## begin
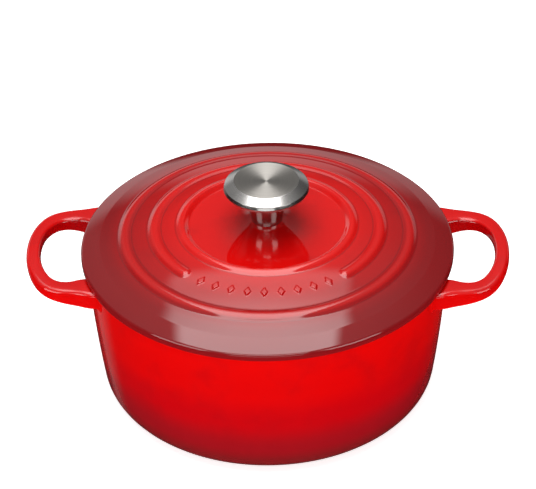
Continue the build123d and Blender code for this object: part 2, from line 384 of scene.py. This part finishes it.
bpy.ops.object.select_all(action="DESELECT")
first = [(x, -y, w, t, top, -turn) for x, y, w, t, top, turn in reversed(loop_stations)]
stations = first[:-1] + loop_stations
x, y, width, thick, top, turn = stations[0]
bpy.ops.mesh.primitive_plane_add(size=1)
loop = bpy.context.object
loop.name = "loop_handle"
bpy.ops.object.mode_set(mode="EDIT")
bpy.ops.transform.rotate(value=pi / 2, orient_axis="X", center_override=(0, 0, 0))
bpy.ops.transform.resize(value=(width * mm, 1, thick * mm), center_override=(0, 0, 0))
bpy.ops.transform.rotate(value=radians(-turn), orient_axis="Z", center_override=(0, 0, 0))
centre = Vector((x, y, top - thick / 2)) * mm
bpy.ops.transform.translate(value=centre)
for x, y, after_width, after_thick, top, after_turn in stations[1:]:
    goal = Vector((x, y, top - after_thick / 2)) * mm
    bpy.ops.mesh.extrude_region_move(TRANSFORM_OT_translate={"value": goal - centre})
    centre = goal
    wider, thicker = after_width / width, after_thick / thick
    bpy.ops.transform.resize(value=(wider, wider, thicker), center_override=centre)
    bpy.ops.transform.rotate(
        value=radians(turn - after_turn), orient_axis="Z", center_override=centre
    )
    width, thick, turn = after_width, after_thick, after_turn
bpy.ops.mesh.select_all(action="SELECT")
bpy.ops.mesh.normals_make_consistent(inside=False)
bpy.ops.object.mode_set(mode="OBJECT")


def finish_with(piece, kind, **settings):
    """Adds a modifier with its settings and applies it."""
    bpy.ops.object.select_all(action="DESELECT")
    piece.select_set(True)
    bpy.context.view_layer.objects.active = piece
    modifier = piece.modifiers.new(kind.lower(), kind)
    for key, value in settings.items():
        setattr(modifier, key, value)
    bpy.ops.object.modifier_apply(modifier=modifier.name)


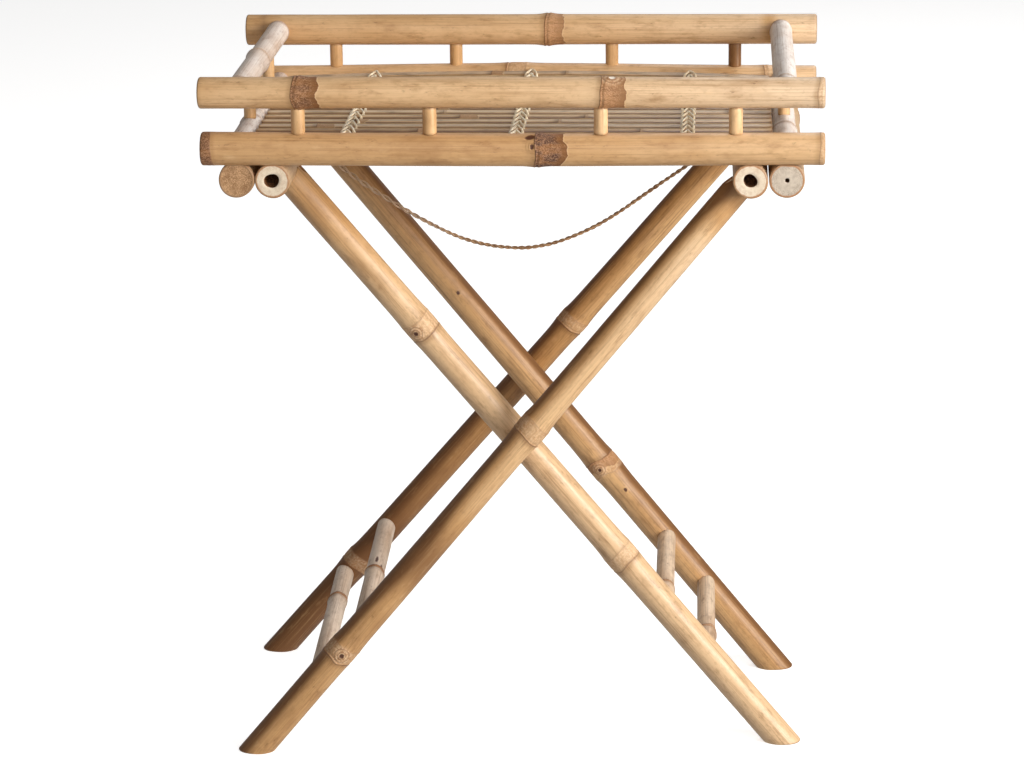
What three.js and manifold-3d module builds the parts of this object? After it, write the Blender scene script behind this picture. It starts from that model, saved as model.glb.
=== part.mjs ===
## end
◆ Goal of the exercise ◆
The records above should be restated word for word, please.

◆ Finished exercise ◆
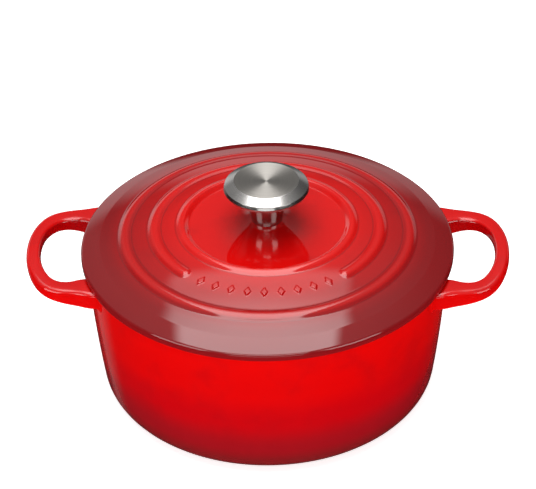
Continue the build123d and Blender code for this object: part 2, from line 384 of scene.py. This part finishes it.
bpy.ops.object.select_all(action="DESELECT")
first = [(x, -y, w, t, top, -turn) for x, y, w, t, top, turn in reversed(loop_stations)]
stations = first[:-1] + loop_stations
x, y, width, thick, top, turn = stations[0]
bpy.ops.mesh.primitive_plane_add(size=1)
loop = bpy.context.object
loop.name = "loop_handle"
bpy.ops.object.mode_set(mode="EDIT")
bpy.ops.transform.rotate(value=pi / 2, orient_axis="X", center_override=(0, 0, 0))
bpy.ops.transform.resize(value=(width * mm, 1, thick * mm), center_override=(0, 0, 0))
bpy.ops.transform.rotate(value=radians(-turn), orient_axis="Z", center_override=(0, 0, 0))
centre = Vector((x, y, top - thick / 2)) * mm
bpy.ops.transform.translate(value=centre)
for x, y, after_width, after_thick, top, after_turn in stations[1:]:
    goal = Vector((x, y, top - after_thick / 2)) * mm
    bpy.ops.mesh.extrude_region_move(TRANSFORM_OT_translate={"value": goal - centre})
    centre = goal
    wider, thicker = after_width / width, after_thick / thick
    bpy.ops.transform.resize(value=(wider, wider, thicker), center_override=centre)
    bpy.ops.transform.rotate(
        value=radians(turn - after_turn), orient_axis="Z", center_override=centre
    )
    width, thick, turn = after_width, after_thick, after_turn
bpy.ops.mesh.select_all(action="SELECT")
bpy.ops.mesh.normals_make_consistent(inside=False)
bpy.ops.object.mode_set(mode="OBJECT")


def finish_with(piece, kind, **settings):
    """Adds a modifier with its settings and applies it."""
    bpy.ops.object.select_all(action="DESELECT")
    piece.select_set(True)
    bpy.context.view_layer.objects.active = piece
    modifier = piece.modifiers.new(kind.lower(), kind)
    for key, value in settings.items():
        setattr(modifier, key, value)
    bpy.ops.object.modifier_apply(modifier=modifier.name)


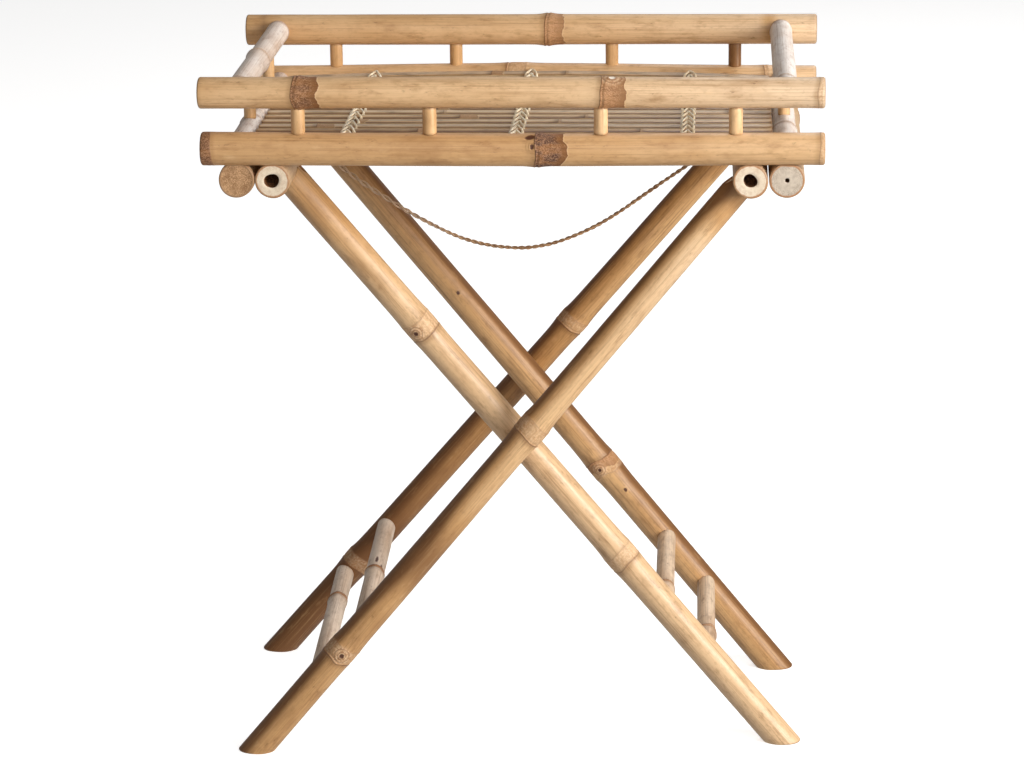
What three.js and manifold-3d module builds the parts of this object? After it, write the Blender scene script behind this picture. It starts from that model, saved as model.glb.
=== part.mjs ===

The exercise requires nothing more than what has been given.